What is needed is an exact copy of the lines from the one containing "on X = 0, Y = 0." to the one containing "before = set(bpy.data.objects)", both lines included, and no other lines.

## Begin

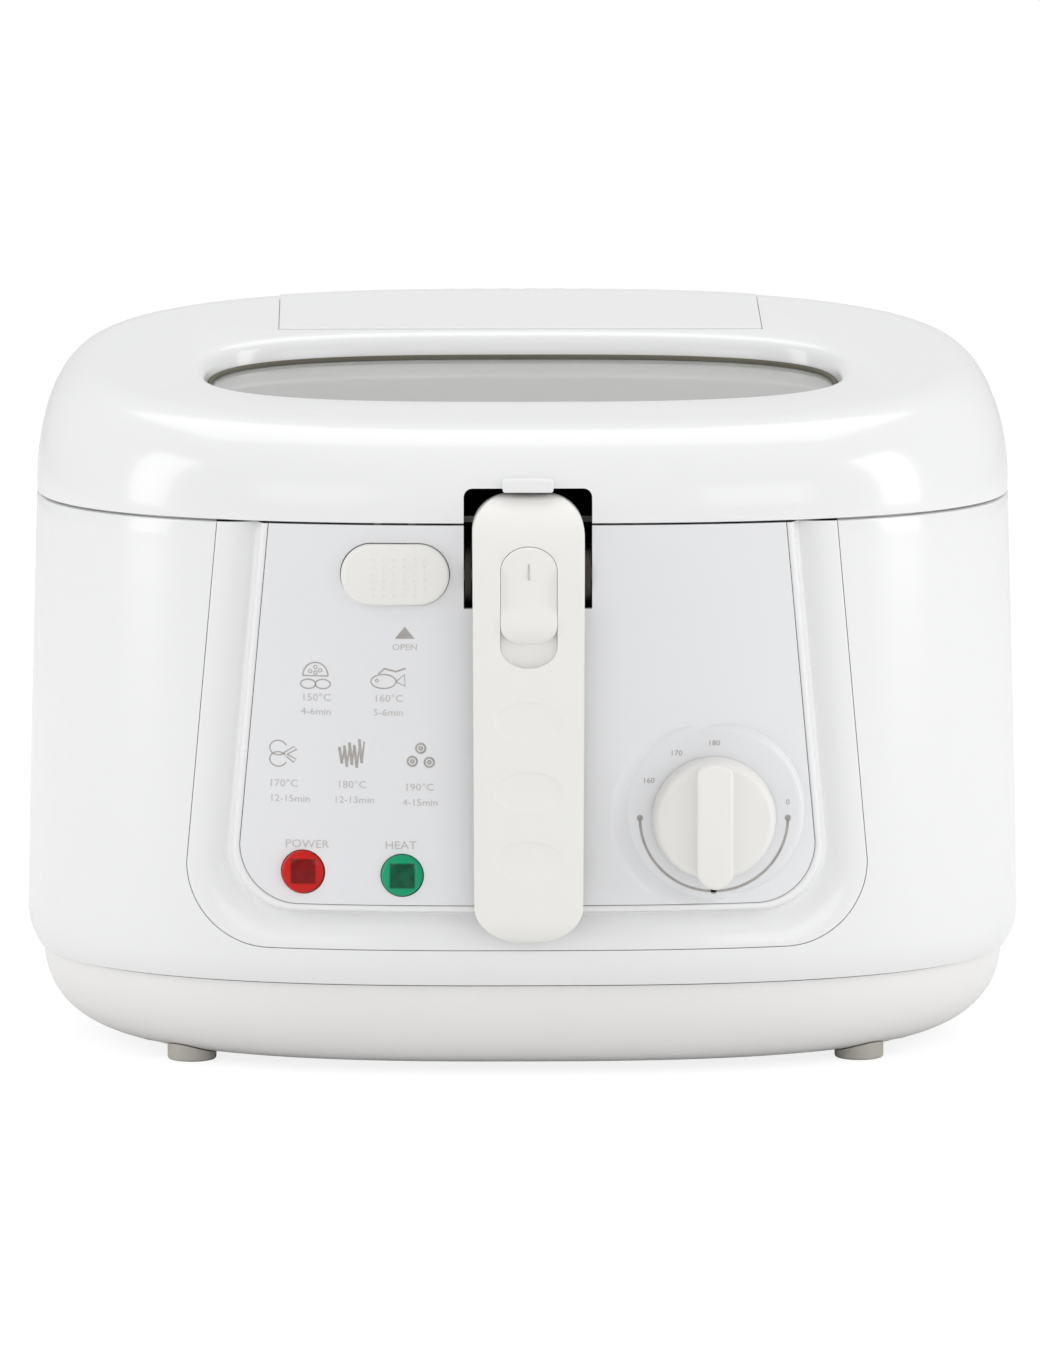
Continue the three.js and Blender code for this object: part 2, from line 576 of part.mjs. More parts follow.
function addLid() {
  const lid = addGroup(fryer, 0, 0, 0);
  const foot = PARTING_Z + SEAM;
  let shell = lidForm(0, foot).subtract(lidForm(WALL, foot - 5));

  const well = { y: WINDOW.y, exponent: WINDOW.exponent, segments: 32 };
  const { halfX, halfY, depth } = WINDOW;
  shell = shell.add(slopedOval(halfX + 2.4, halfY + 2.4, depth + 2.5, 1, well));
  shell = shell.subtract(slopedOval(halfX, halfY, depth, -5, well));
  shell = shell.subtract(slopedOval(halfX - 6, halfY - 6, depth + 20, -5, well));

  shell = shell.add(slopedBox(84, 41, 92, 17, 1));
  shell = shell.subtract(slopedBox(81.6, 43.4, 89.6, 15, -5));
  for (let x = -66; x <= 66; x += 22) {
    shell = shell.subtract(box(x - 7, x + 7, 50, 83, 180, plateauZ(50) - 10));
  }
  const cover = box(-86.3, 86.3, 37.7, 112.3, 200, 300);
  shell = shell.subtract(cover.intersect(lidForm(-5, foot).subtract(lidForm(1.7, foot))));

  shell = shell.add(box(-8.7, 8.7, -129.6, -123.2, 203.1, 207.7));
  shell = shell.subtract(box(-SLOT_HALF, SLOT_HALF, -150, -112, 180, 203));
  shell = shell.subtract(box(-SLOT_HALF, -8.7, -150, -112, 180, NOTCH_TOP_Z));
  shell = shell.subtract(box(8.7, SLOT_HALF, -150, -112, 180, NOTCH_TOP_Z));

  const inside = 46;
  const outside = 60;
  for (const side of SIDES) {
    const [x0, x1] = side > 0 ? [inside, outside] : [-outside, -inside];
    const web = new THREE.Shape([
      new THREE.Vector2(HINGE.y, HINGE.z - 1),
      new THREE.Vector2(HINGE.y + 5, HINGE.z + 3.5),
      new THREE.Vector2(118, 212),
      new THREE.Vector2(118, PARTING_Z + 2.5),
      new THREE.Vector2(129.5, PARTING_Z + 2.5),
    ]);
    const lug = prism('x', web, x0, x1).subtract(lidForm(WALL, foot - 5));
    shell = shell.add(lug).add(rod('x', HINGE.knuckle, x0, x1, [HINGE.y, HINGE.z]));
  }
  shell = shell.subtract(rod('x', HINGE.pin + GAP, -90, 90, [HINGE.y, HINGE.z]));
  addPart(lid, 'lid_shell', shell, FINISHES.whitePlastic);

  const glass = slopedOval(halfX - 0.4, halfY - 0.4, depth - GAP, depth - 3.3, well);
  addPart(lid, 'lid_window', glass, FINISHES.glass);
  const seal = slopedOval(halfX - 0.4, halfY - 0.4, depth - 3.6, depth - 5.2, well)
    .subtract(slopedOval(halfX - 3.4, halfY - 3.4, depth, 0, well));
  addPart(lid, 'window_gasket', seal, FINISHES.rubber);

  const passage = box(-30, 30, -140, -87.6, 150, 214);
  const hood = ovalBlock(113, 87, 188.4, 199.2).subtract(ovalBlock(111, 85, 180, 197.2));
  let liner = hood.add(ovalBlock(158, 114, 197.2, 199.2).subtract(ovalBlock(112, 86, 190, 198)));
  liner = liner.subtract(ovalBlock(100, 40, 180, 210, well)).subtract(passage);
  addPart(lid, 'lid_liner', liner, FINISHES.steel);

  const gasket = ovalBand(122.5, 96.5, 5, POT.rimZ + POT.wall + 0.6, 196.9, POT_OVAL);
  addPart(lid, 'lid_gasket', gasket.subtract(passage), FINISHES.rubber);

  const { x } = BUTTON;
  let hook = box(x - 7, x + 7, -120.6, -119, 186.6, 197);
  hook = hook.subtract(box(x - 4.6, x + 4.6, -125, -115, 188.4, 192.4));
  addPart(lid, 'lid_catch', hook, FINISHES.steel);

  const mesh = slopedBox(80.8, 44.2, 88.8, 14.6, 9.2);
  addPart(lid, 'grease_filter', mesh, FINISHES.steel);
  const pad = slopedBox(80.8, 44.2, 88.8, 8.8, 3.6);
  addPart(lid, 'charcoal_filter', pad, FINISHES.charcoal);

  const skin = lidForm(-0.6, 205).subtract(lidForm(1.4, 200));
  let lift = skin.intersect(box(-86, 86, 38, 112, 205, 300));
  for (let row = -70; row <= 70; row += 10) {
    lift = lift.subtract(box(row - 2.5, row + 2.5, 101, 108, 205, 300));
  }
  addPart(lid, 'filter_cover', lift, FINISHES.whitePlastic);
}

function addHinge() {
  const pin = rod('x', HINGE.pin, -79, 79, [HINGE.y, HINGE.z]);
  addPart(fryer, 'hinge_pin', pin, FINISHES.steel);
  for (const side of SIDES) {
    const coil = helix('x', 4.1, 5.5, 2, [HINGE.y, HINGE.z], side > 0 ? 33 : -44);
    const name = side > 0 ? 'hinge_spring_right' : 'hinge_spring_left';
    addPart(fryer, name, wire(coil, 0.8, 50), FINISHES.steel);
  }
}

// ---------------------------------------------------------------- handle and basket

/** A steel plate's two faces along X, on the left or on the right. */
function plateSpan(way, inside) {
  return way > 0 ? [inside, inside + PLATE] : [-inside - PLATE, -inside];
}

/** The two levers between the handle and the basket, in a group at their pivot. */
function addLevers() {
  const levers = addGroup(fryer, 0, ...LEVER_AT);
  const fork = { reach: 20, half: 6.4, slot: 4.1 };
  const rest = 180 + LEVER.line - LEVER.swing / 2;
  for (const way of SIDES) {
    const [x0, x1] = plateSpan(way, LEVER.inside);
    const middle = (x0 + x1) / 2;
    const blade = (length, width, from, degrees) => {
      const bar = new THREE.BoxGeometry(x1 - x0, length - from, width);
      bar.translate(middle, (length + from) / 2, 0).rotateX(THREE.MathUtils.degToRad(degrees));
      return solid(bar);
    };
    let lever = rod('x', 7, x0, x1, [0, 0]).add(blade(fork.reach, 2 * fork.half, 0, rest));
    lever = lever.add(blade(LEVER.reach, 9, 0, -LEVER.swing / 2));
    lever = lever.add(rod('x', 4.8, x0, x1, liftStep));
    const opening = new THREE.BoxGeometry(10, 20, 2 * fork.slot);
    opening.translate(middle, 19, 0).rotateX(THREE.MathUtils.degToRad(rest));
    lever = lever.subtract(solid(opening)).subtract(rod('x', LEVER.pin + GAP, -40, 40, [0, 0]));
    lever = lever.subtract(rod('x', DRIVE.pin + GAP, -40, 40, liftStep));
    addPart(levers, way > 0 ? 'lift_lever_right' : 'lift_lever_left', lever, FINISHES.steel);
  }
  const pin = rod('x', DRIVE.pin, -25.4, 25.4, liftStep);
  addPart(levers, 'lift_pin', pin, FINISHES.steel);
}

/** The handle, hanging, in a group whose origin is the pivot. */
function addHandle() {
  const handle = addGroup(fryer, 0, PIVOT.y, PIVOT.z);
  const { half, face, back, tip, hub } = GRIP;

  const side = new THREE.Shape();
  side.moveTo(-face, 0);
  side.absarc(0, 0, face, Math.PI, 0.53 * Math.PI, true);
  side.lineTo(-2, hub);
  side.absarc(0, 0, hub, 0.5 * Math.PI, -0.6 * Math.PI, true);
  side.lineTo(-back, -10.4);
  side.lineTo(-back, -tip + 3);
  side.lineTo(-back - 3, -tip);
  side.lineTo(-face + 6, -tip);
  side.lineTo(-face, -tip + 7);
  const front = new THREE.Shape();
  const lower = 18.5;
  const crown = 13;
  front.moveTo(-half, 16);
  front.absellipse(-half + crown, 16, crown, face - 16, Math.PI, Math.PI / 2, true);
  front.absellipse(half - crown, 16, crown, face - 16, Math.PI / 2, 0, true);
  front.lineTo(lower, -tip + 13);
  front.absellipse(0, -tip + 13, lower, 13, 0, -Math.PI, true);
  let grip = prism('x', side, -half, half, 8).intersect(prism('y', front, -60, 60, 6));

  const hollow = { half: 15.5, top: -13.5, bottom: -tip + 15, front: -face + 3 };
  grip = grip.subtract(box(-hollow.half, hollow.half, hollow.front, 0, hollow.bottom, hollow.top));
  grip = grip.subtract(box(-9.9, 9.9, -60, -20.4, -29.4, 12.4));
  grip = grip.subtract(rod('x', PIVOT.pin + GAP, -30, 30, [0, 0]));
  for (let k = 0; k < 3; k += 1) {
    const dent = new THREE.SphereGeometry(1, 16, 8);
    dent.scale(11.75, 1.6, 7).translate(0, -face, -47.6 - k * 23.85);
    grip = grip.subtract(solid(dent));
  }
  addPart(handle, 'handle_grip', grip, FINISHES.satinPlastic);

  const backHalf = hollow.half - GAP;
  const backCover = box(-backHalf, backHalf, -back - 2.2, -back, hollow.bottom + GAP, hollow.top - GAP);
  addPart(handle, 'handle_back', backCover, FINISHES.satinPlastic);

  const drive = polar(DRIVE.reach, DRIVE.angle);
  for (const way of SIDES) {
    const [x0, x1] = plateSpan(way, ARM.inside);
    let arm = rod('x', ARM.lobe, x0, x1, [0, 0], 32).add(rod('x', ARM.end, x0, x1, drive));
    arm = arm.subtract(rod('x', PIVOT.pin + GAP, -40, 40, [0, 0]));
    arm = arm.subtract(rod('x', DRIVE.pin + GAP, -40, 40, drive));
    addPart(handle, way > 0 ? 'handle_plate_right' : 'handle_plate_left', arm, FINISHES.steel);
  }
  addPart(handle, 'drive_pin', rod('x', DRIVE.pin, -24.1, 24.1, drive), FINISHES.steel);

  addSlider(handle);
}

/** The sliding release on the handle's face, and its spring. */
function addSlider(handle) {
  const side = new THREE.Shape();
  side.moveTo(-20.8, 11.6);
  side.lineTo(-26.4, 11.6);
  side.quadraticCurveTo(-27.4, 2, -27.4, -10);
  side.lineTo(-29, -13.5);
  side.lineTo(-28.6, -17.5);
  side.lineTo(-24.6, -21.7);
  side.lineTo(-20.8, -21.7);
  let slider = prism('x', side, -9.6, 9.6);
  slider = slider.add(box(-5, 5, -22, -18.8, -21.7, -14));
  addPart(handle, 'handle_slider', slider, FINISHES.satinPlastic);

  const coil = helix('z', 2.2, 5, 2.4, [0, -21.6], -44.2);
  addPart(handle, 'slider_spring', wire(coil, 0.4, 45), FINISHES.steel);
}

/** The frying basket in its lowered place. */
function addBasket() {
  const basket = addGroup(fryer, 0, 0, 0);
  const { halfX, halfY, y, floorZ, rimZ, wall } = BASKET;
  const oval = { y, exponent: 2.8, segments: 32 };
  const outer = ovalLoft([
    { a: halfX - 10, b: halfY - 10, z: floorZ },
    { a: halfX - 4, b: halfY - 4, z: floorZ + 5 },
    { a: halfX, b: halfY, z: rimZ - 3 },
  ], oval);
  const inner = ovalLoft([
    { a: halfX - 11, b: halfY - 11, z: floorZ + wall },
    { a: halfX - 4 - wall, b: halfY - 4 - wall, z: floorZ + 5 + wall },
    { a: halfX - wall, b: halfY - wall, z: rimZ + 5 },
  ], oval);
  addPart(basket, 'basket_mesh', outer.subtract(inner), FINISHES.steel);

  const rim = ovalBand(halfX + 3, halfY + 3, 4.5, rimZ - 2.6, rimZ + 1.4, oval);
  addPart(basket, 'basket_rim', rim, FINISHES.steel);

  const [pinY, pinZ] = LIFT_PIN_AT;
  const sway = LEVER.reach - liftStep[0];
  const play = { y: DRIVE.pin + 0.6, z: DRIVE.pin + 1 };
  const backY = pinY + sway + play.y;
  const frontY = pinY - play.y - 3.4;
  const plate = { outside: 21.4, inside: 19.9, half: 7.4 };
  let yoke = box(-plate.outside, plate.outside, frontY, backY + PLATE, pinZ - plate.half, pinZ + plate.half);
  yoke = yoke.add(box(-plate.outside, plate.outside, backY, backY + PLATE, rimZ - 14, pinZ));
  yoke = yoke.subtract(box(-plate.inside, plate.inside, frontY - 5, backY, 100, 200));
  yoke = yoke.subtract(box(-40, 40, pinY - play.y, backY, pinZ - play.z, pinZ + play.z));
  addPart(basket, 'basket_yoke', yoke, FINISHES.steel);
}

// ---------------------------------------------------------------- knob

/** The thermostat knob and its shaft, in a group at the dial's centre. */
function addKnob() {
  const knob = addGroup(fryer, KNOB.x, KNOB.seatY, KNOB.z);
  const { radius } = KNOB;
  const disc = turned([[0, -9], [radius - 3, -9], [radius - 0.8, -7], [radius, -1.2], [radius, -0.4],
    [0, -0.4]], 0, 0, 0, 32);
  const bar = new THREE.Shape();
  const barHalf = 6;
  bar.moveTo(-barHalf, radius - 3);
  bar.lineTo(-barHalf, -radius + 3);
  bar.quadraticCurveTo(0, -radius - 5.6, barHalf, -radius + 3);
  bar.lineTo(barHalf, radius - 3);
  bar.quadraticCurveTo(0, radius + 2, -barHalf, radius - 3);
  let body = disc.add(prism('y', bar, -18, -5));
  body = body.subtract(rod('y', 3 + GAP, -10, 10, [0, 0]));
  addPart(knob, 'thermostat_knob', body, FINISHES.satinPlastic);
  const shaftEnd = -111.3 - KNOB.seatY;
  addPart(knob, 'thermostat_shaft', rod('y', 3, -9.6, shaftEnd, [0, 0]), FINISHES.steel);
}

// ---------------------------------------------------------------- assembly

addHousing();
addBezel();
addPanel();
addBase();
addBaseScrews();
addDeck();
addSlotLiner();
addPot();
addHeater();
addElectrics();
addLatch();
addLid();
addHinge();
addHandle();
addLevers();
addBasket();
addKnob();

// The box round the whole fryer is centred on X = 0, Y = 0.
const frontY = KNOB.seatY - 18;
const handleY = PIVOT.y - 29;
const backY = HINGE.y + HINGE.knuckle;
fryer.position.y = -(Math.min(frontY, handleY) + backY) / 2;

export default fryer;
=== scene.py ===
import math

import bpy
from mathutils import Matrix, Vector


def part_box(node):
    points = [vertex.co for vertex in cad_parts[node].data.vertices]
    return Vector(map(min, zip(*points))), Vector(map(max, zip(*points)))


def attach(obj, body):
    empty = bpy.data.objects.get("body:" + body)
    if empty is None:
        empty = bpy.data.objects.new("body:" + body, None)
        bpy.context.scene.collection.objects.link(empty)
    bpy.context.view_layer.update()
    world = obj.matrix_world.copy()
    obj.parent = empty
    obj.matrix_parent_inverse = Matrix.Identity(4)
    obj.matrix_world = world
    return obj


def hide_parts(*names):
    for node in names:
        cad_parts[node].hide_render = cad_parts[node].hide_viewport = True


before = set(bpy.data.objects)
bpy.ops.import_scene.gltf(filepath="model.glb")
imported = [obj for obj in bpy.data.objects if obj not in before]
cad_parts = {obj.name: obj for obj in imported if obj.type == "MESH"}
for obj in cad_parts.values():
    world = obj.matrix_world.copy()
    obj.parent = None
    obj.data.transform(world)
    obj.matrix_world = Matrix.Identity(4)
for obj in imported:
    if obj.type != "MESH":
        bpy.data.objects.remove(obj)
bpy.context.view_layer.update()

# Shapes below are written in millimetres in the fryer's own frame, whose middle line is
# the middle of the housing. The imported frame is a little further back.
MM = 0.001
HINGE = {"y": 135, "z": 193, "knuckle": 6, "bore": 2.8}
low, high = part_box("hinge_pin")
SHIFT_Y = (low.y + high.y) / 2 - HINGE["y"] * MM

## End

▶ [Solution for this exercise]
// The box round the whole fryer is centred on X = 0, Y = 0.
const frontY = KNOB.seatY - 18;
const handleY = PIVOT.y - 29;
const backY = HINGE.y + HINGE.knuckle;
fryer.position.y = -(Math.min(frontY, handleY) + backY) / 2;

export default fryer;
=== scene.py ===
import math

import bpy
from mathutils import Matrix, Vector


def part_box(node):
    points = [vertex.co for vertex in cad_parts[node].data.vertices]
    return Vector(map(min, zip(*points))), Vector(map(max, zip(*points)))


def attach(obj, body):
    empty = bpy.data.objects.get("body:" + body)
    if empty is None:
        empty = bpy.data.objects.new("body:" + body, None)
        bpy.context.scene.collection.objects.link(empty)
    bpy.context.view_layer.update()
    world = obj.matrix_world.copy()
    obj.parent = empty
    obj.matrix_parent_inverse = Matrix.Identity(4)
    obj.matrix_world = world
    return obj


def hide_parts(*names):
    for node in names:
        cad_parts[node].hide_render = cad_parts[node].hide_viewport = True


before = set(bpy.data.objects)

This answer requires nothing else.